To add organics to its location, rake away the rocks and put a thin layer of compost about 3 feet wide. Keep compost 6 to 12 inches away from the trunk. Fruit trees can handle rock surface mulch if something is added to the soil that improves it, which allows the water to drain. Soil improvement with compost needs to be done about every three to four years. Put the rock back in place and water the tree so the area is wet. Keep it that way no more than two or three days.

If you end up replacing it, look for a plant that can handle that kind of intense sunlight and heat. Finding the right plant may be a problem. Desert or xeric plants make sense.

Q: I just installed tall fescue sod and watering at noon and 3 p.m. for about 10 minutes. The grass is staying moist but not soaked. Is this adequate while waiting for the sod to take root? What time of day do I want to water? The salespeople say watering during the day is all right but it’s best around dawn. Should I water the full amount at once or a few cycles separated by a certain time?

A: Your salespeople are correct. Watering should be done in the early morning because the wind is at its lowest speed.

Regardless of the time of year, watering newly planted sod should never exceed once a day. The sod acts as a mulch on top of the soil. Mulch slows the evaporation loss of water. Water newly planted sod just before the heat of the day. If the grass on top of the sod looks dry, spot water it with a hose. “Footprinting” will help you determine if the grass is dry. The grass does not spring back like it should if it’s full of water.

A: Applying fertilizer this time of year is counterintuitive. What you are doing is skipping the spring application of fertilizer. For fruit trees such as European pears, it’s OK to do that. For fruit trees like some citrus, you don’t want to stimulate or weaken growth this time of year.

Concerning the amount of fertilizer your trees require, the bag or package represents the maximum amount of fertilizer to be applied. If it calls for eight or nine tree spikes, then maybe four is adequate. You don’t know unless you look at how much growth occurred last year. Young trees should put on about 18 inches of new growth.

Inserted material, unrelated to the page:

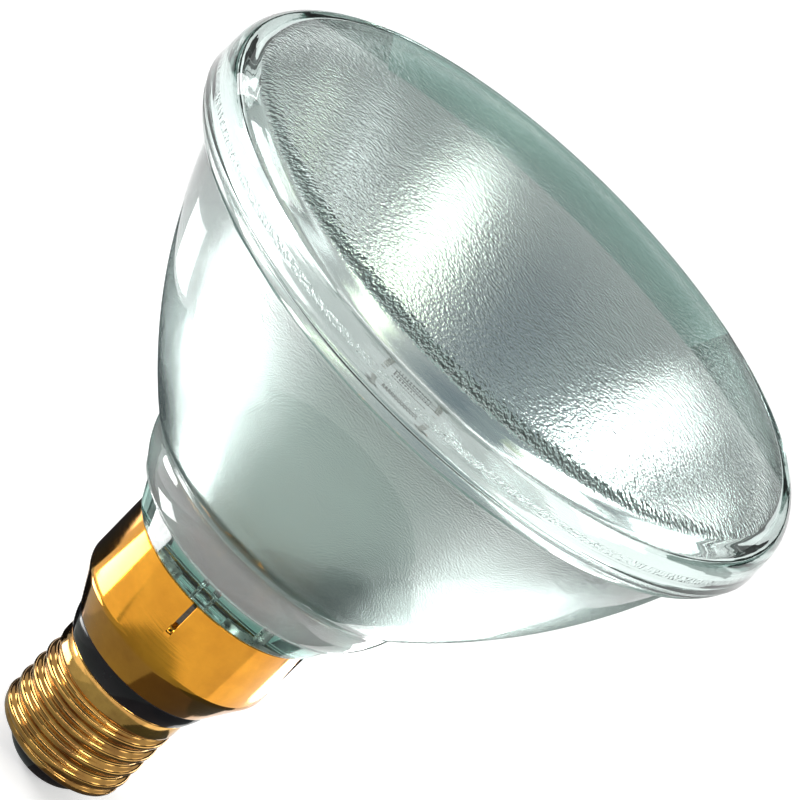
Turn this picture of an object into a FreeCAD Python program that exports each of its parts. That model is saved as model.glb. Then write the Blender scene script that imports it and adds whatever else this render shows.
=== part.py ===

With trees over the age of about 10 years, 8 inches of new growth is adequate. Nothing replaces looking at the trees and determining how much fertilizer to apply. Sometimes your trees may require half the amount listed on the bag; other times they may not need any if the previous year’s growth was excessive.

You used the wrong iron product for the fall. Iron must be sprayed on the leaves of the plant multiple times a week apart to green it up. Iron applications to the soil of any kind are effective only during the spring or very early summer months. Because it contains iron sulfate, Ironite is typically applied to the soil. That’s the hard science part. Ironite applications only work if the soil alkalinity is medium to low (6.8 and below). That’s hard to accomplish in the desert. This is why compost and other organics mixed in the soil and kept moist are very important when making iron applications.

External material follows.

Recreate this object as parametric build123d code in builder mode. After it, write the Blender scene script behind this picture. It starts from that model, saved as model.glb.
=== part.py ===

If you want your pear trees to green up in the fall, spray iron on the leaves. A word of caution: Make it as easy as possible for the leaves to take up iron. Sometimes it works, and sometimes it is difficult, to get the iron inside the plant. Leaves don’t have roots. That’s why sprays must be applied a week apart, multiple times, for green-up to occur. It also helps if you add to the spray solution about 1 tablespoon of dishwashing liquid to a gallon of distilled water.